The Louvre Museum, spanning 60,000 square meters and housing a collection of 480,000 art pieces belonging to ancient civilizations, is the largest and most visited art museum in the world. From Mona Lisa and the Venus of Milo to the Regent Diamond and Napoleon I's Coronation, it boasts abundant art gems included in the Louvre Museum Collections.
During the French Revolution, the Louvre Palace, which houses the Louvre Museum, was formally transformed into a public museum. In May 1791, it was designated as a site for the collection of all monuments related to the sciences and arts. In October 1792, a commission formed to "preserve the national memory" began assembling the collection for display. It was opened to the public on August 10, 1793, as The Muséum Central des Arts de la République and had 184 works of art and 537 paintings in the collection.
The Louvre Museum Collections house around 480,000 objects and display over 35,000 art pieces in its eight curatorial sections, including Egyptian antiquities, Near Eastern antiquities, Greek, Etruscan, and Roman antiques, Islamic art, Sculptures, Decorative Arts, Paintings, and Prints and drawings.

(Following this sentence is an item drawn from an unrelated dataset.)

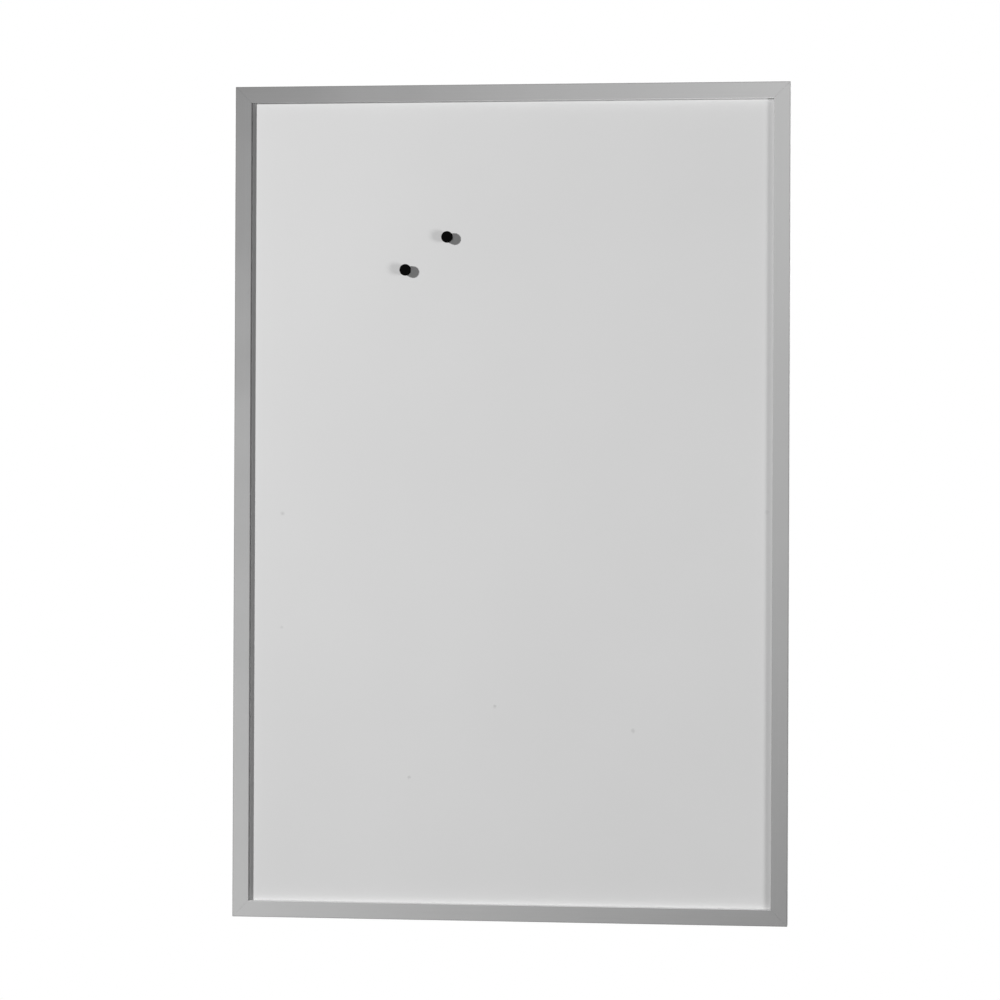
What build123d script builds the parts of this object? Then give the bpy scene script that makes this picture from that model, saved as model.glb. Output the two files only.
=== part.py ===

The museum offers a wide range of artwork from prehistoric times until the middle of the 19th century. Some of the world's most well-known works of art, including the Virgin of the Rocks and the Mona Lisa by Leonardo da Vinci, are on display here. A sizable collection of sculptures, including Venus de Milo, and other artifacts from ancient cultures like paintings, are part of the Louvre Museum Collections. Great art pieces by masters like Leonardo Da Vinci, Rubens, Vermeer, and Delacroix, among others, are on exhibit in the museum's permanent collection. Additionally, it houses art collections from Egypt, Islam, and the Roman Empire.